The entries need to be copied exactly.

---------- Material to process

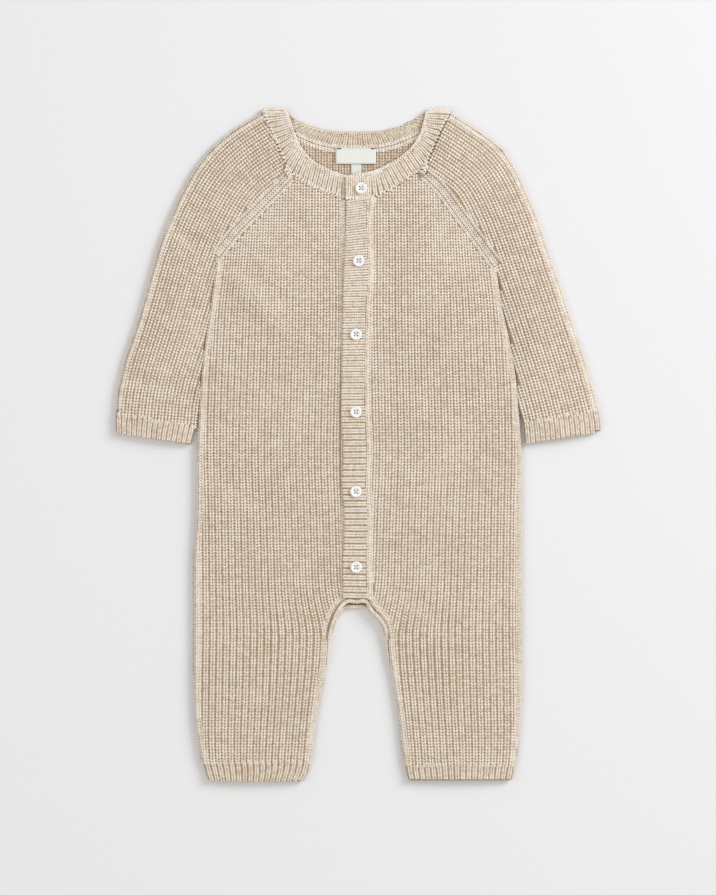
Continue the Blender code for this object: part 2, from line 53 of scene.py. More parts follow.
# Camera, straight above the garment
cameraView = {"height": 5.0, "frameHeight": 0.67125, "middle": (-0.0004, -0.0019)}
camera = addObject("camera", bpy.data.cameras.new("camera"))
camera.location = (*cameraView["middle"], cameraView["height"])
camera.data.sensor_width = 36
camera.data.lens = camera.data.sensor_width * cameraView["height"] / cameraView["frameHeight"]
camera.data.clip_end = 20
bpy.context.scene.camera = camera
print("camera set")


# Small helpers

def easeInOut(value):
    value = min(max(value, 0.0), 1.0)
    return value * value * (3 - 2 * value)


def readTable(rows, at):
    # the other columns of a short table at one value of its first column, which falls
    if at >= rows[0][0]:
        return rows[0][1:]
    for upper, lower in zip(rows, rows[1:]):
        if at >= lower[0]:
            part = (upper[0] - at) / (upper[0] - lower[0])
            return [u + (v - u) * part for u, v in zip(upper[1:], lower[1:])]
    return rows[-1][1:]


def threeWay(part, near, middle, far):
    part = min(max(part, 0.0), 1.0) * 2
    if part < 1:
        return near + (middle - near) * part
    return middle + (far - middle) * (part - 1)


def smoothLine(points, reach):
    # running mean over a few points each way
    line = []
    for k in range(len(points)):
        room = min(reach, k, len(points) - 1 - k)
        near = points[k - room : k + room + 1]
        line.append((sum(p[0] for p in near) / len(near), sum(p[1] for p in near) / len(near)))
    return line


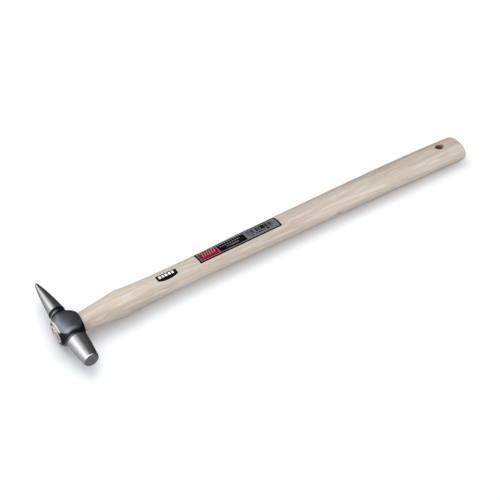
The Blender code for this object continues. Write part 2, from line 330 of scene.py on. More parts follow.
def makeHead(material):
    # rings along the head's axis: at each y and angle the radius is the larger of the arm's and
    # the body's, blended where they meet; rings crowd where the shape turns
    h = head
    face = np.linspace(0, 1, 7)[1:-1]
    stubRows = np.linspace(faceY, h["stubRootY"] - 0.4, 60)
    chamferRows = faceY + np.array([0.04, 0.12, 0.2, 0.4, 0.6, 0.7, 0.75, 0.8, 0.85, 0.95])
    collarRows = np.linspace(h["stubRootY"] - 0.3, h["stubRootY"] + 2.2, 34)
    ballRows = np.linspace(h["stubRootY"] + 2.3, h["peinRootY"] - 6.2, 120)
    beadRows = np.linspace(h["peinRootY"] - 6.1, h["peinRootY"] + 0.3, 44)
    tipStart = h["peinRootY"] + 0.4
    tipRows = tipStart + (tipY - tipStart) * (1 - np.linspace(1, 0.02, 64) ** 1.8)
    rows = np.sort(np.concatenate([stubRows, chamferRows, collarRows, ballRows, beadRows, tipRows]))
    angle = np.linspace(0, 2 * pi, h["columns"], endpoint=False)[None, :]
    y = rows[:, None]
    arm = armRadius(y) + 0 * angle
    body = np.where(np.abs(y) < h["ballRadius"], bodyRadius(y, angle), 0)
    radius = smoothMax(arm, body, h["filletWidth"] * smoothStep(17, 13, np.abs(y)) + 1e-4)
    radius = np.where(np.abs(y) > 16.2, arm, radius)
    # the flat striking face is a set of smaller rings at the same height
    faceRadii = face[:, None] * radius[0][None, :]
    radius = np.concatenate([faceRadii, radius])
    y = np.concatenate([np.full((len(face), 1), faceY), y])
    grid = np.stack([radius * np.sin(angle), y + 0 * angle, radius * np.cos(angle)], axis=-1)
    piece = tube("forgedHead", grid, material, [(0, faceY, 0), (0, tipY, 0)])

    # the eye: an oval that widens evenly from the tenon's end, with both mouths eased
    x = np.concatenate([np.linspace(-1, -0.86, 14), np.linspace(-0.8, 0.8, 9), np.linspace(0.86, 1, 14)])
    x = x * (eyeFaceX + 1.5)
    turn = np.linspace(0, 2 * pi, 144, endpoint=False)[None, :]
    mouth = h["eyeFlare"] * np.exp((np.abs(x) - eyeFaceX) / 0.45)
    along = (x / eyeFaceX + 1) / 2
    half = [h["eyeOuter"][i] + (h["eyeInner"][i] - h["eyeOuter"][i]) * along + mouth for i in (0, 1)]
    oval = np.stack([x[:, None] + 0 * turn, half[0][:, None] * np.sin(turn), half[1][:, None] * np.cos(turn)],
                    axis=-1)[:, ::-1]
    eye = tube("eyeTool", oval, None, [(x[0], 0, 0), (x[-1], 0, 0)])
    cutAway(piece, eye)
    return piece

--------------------

● Answer below:
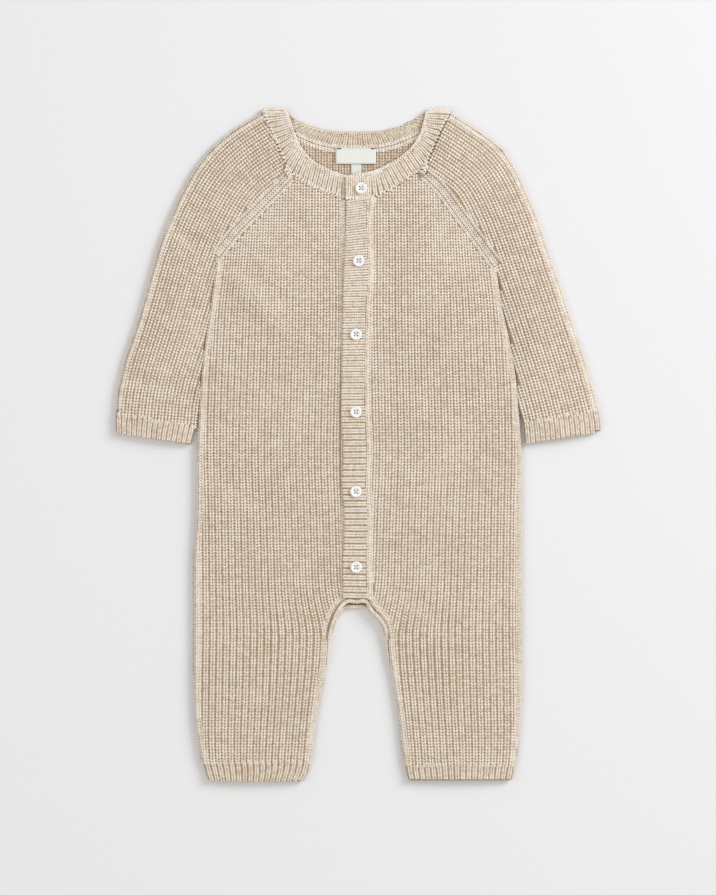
Continue the Blender code for this object: part 2, from line 53 of scene.py. More parts follow.
# Camera, straight above the garment
cameraView = {"height": 5.0, "frameHeight": 0.67125, "middle": (-0.0004, -0.0019)}
camera = addObject("camera", bpy.data.cameras.new("camera"))
camera.location = (*cameraView["middle"], cameraView["height"])
camera.data.sensor_width = 36
camera.data.lens = camera.data.sensor_width * cameraView["height"] / cameraView["frameHeight"]
camera.data.clip_end = 20
bpy.context.scene.camera = camera
print("camera set")


# Small helpers

def easeInOut(value):
    value = min(max(value, 0.0), 1.0)
    return value * value * (3 - 2 * value)


def readTable(rows, at):
    # the other columns of a short table at one value of its first column, which falls
    if at >= rows[0][0]:
        return rows[0][1:]
    for upper, lower in zip(rows, rows[1:]):
        if at >= lower[0]:
            part = (upper[0] - at) / (upper[0] - lower[0])
            return [u + (v - u) * part for u, v in zip(upper[1:], lower[1:])]
    return rows[-1][1:]


def threeWay(part, near, middle, far):
    part = min(max(part, 0.0), 1.0) * 2
    if part < 1:
        return near + (middle - near) * part
    return middle + (far - middle) * (part - 1)


def smoothLine(points, reach):
    # running mean over a few points each way
    line = []
    for k in range(len(points)):
        room = min(reach, k, len(points) - 1 - k)
        near = points[k - room : k + room + 1]
        line.append((sum(p[0] for p in near) / len(near), sum(p[1] for p in near) / len(near)))
    return line


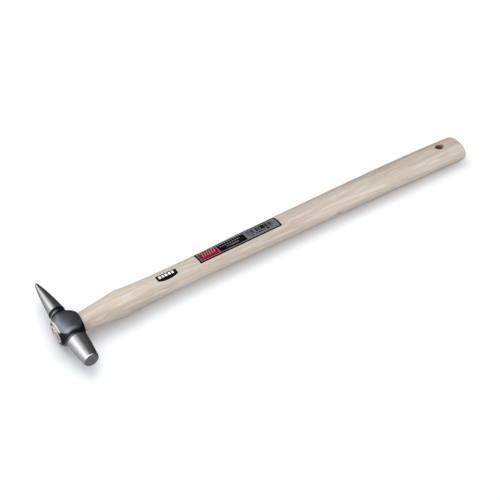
The Blender code for this object continues. Write part 2, from line 330 of scene.py on. More parts follow.
def makeHead(material):
    # rings along the head's axis: at each y and angle the radius is the larger of the arm's and
    # the body's, blended where they meet; rings crowd where the shape turns
    h = head
    face = np.linspace(0, 1, 7)[1:-1]
    stubRows = np.linspace(faceY, h["stubRootY"] - 0.4, 60)
    chamferRows = faceY + np.array([0.04, 0.12, 0.2, 0.4, 0.6, 0.7, 0.75, 0.8, 0.85, 0.95])
    collarRows = np.linspace(h["stubRootY"] - 0.3, h["stubRootY"] + 2.2, 34)
    ballRows = np.linspace(h["stubRootY"] + 2.3, h["peinRootY"] - 6.2, 120)
    beadRows = np.linspace(h["peinRootY"] - 6.1, h["peinRootY"] + 0.3, 44)
    tipStart = h["peinRootY"] + 0.4
    tipRows = tipStart + (tipY - tipStart) * (1 - np.linspace(1, 0.02, 64) ** 1.8)
    rows = np.sort(np.concatenate([stubRows, chamferRows, collarRows, ballRows, beadRows, tipRows]))
    angle = np.linspace(0, 2 * pi, h["columns"], endpoint=False)[None, :]
    y = rows[:, None]
    arm = armRadius(y) + 0 * angle
    body = np.where(np.abs(y) < h["ballRadius"], bodyRadius(y, angle), 0)
    radius = smoothMax(arm, body, h["filletWidth"] * smoothStep(17, 13, np.abs(y)) + 1e-4)
    radius = np.where(np.abs(y) > 16.2, arm, radius)
    # the flat striking face is a set of smaller rings at the same height
    faceRadii = face[:, None] * radius[0][None, :]
    radius = np.concatenate([faceRadii, radius])
    y = np.concatenate([np.full((len(face), 1), faceY), y])
    grid = np.stack([radius * np.sin(angle), y + 0 * angle, radius * np.cos(angle)], axis=-1)
    piece = tube("forgedHead", grid, material, [(0, faceY, 0), (0, tipY, 0)])

    # the eye: an oval that widens evenly from the tenon's end, with both mouths eased
    x = np.concatenate([np.linspace(-1, -0.86, 14), np.linspace(-0.8, 0.8, 9), np.linspace(0.86, 1, 14)])
    x = x * (eyeFaceX + 1.5)
    turn = np.linspace(0, 2 * pi, 144, endpoint=False)[None, :]
    mouth = h["eyeFlare"] * np.exp((np.abs(x) - eyeFaceX) / 0.45)
    along = (x / eyeFaceX + 1) / 2
    half = [h["eyeOuter"][i] + (h["eyeInner"][i] - h["eyeOuter"][i]) * along + mouth for i in (0, 1)]
    oval = np.stack([x[:, None] + 0 * turn, half[0][:, None] * np.sin(turn), half[1][:, None] * np.cos(turn)],
                    axis=-1)[:, ::-1]
    eye = tube("eyeTool", oval, None, [(x[0], 0, 0), (x[-1], 0, 0)])
    cutAway(piece, eye)
    return piece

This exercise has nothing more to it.